Trespass is a 2011 American crime thriller film directed by Joel Schumacher, from a screenplay by Karl Gajdusek. It stars Nicolas Cage and Nicole Kidman as a married couple taken hostage by extortionists. It also stars Ben Mendelsohn, Cam Gigandet, Liana Liberato, Jordana Spiro, Dash Mihok, Emily Meade and Nico Tortorella.

It had its world premiere at the Toronto International Film Festival on September 14, 2011.  It was released in a limited release and through video on demand on October 14, 2011, by Millennium Entertainment. It is the last film to be directed by Joel Schumacher before his death on June 22, 2020.

Plot
The film opens with fast-talking businessman and diamond dealer Kyle Miller (Nicolas Cage) speaking to a client over the phone as he returns to his lavish mansion home in Shreveport, Louisiana, his wife Sarah (Nicole Kidman) and his teenage daughter Avery (Liana Liberato). Despite the charming facade, it is immediately clear that the family is dysfunctional and emotionally distant: Avery disrespects her parents and, despite being forbidden to do so, sneaks out of the house to go to a party with her friend Kendra, at the home of a guy named Jake. Sarah appears bored with life as a housewife and yearns for more in her marriage while Kyle seems to harbor a hidden aversion towards his wife. Just as Kyle is about to leave for a business transaction, the house is suddenly invaded by a gang of robbers masquerading as police.
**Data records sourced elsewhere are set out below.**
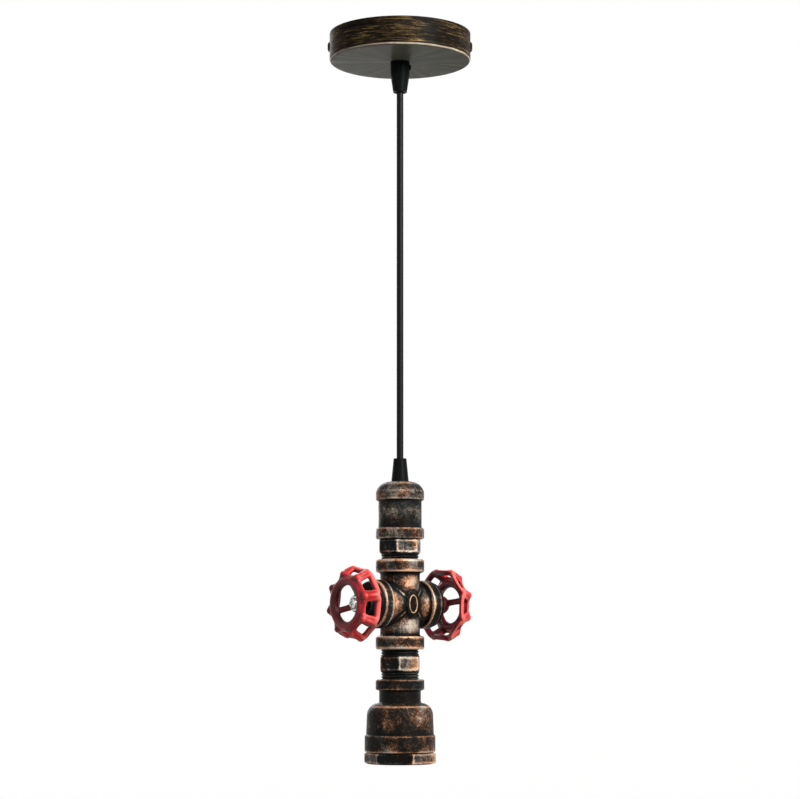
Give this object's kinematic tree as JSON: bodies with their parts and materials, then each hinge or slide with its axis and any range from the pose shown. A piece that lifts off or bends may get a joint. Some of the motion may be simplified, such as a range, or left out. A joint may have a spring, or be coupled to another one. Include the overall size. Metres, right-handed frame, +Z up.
{
  "type": "pendant light",
  "caption": "Pendant light made of pipe fittings: ceiling cup, cord, coupling, nipples and a cross with valve hand wheels, and a bell reducer holding a screw lampholder.",
  "frame": {"origin": "on the ceiling, at the top face of the bracket, where the cord's centre line meets it", "axes": "+Z up along the cord; X along the line about which both valve wheels turn; the lamp hangs below the origin"},
  "size_m": [0.1, 0.1, 0.512],
  "materials": {
    "zinc_steel": "zinc-plated, satin",
    "brushed_bronze": "dark antique bronze, brushed round the side",
    "terminal_plastic": "moulded, satin",
    "black_plastic": "moulded, satin",
    "black_cord": "smooth, satin",
    "brown_core": "smooth",
    "blue_core": "smooth",
    "aged_bronze": "cast, blackened and wiped to bronze on its high places",
    "holder_plastic": "moulded, satin",
    "nickel_shell": "rolled sheet, bright",
    "contact_brass": "stamped sheet",
    "red_paint": "glossy over a casting",
    "bright_steel": "bright zinc"
  },
  "bodies": {
    "canopy": {"ceiling_bracket": "zinc_steel", "canopy_cup": "brushed_bronze", "canopy_side_screws": "brushed_bronze", "terminal_block": "terminal_plastic", "terminal_clamp_screws": "zinc_steel", "terminal_fixing_screw": "zinc_steel", "upper_cord_grip": "black_plastic", "upper_grip_screw": "black_plastic", "upper_grip_nut": "black_plastic", "cord_coil": "black_cord", "cord_in_grip": "black_cord", "canopy_live_core": "brown_core", "canopy_neutral_core": "blue_core"},
    "lamp": {"hanging_cord": "black_cord", "lower_cord_grip": "black_plastic", "lower_grip_nut": "black_plastic", "cord_in_lamp": "black_cord", "top_coupling": "aged_bronze", "upper_hex_nipple": "aged_bronze", "cross_fitting": "aged_bronze", "left_side_plug": "aged_bronze", "right_side_plug": "aged_bronze", "lower_hex_nipple": "aged_bronze", "bell_reducer": "aged_bronze", "mouth_bushing": "aged_bronze", "lampholder_body": "holder_plastic", "lamp_screw_shell": "nickel_shell", "centre_contact": "contact_brass", "lampholder_screws": "zinc_steel", "lamp_live_core": "brown_core", "lamp_neutral_core": "blue_core"},
    "left_wheel": {"left_hand_wheel": "red_paint", "left_valve_stem": "aged_bronze", "left_wheel_washer": "bright_steel", "left_wheel_screw": "bright_steel"},
    "right_wheel": {"right_hand_wheel": "red_paint", "right_valve_stem": "aged_bronze", "right_wheel_washer": "bright_steel", "right_wheel_screw": "bright_steel"}
  },
  "joints": [
    {"name": "swing", "type": "hinge", "parent": "canopy", "child": "lamp", "pos_m": [0, 0, -0.04], "axis": [0, 1, 0], "range_deg": [-20, 20]},
    {"name": "left_wheel_turn", "type": "hinge", "parent": "lamp", "child": "left_wheel", "pos_m": [-0.04, 0, -0.403], "axis": [-1, 0, 0], "continuous": true},
    {"name": "right_wheel_turn", "type": "hinge", "parent": "lamp", "child": "right_wheel", "pos_m": [0.04, 0, -0.403], "axis": [1, 0, 0], "continuous": true}
  ]
}
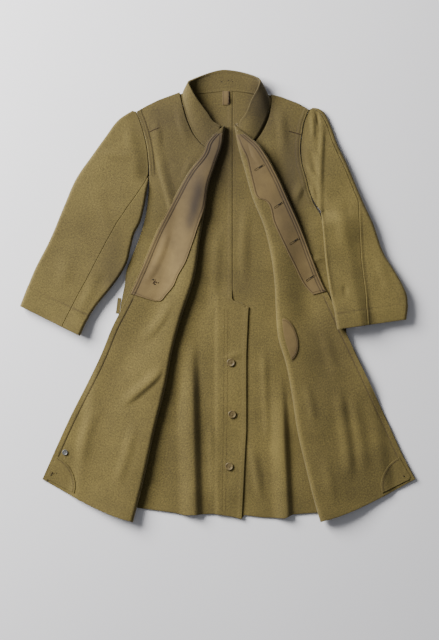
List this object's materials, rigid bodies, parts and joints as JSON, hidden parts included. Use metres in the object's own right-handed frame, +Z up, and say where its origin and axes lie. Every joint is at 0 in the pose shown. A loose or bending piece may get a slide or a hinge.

The thieves - consisting of leader Elias (Ben Mendelsohn) his stripper girlfriend Petal (Jordana Spiro), his younger brother Jonah (Cam Gigandet) and a large intimidating man named Ty (Dash Mihok) - tell Kyle and Sarah that they have been spying on them for some time and are aware of the large amounts of cash and diamonds hidden in their home. They command Kyle to open a safe hidden in the wall but, despite the threat of a syringe containing lethal injection chemicals, he defiantly refuses, believing that he and Sarah will be killed if he simply gives in to their demands. Meanwhile, Sarah recognizes Jonah through his mask. Through a series of Jonah's flashbacks and a conversation with Elias, it is strongly implied that Sarah and Jonah had a previous affair when the latter was employed as a technician to install the house's security system. Unbeknownst to Elias, Sarah secretly steals the syringe from him during this conversation.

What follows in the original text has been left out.